The Cloister and the Hearth
Historical novel, 1861, Charles Reade
After spending my teenage years reading a lot of fantasy, as you might have gathered, I was ordered by my mother to read a classic novel and so decided to be contrarian and pick something nobody else had heard of. Cloister and the Hearth follows two young lovers as they deal with the corrupt leaders of their small Dutch village, then wind across a Europe being transformed by the printing press, trying to decide whether to get married or pursue the religious life. Despite sort of being a morality story and a fairly firm commitment to Victorian Christian ideals, it manages to portray a verisimilitudinous mediaeval Europe in which most people are not really all that committed to their nominal faith. It's also full of basic everyday kindnesses as well as threats, and long stretches of boredom for the characters. It never lets pacing get in the way of weaving a convincing world - or rather, since the story stays engaging throughout, it never lets narrative pacing dictate the flow of the plot.
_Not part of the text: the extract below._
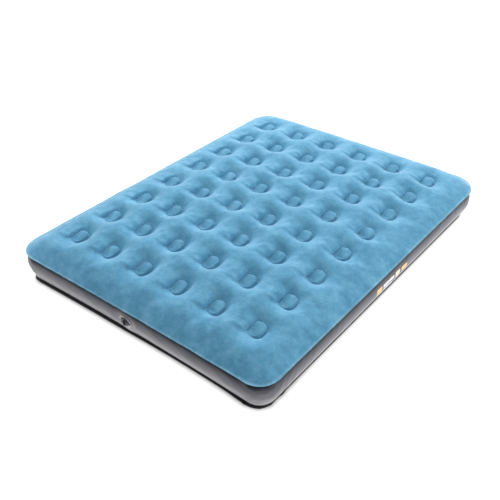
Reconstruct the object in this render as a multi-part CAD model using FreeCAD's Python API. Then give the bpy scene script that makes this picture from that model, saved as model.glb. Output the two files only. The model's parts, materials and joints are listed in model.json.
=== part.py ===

And it finds interest and beauty in small details of life. But also it can be funny, adventurous - it's not po-faced about being a Serious Novel With A Moral.
There's loads more I could list. Notably, I've not touched on non-fiction, a list which would start with Graeber's Debt and go from there - see the link at the start for a doc that includes some of those. But this is a starting list I'm fairly satisfied with.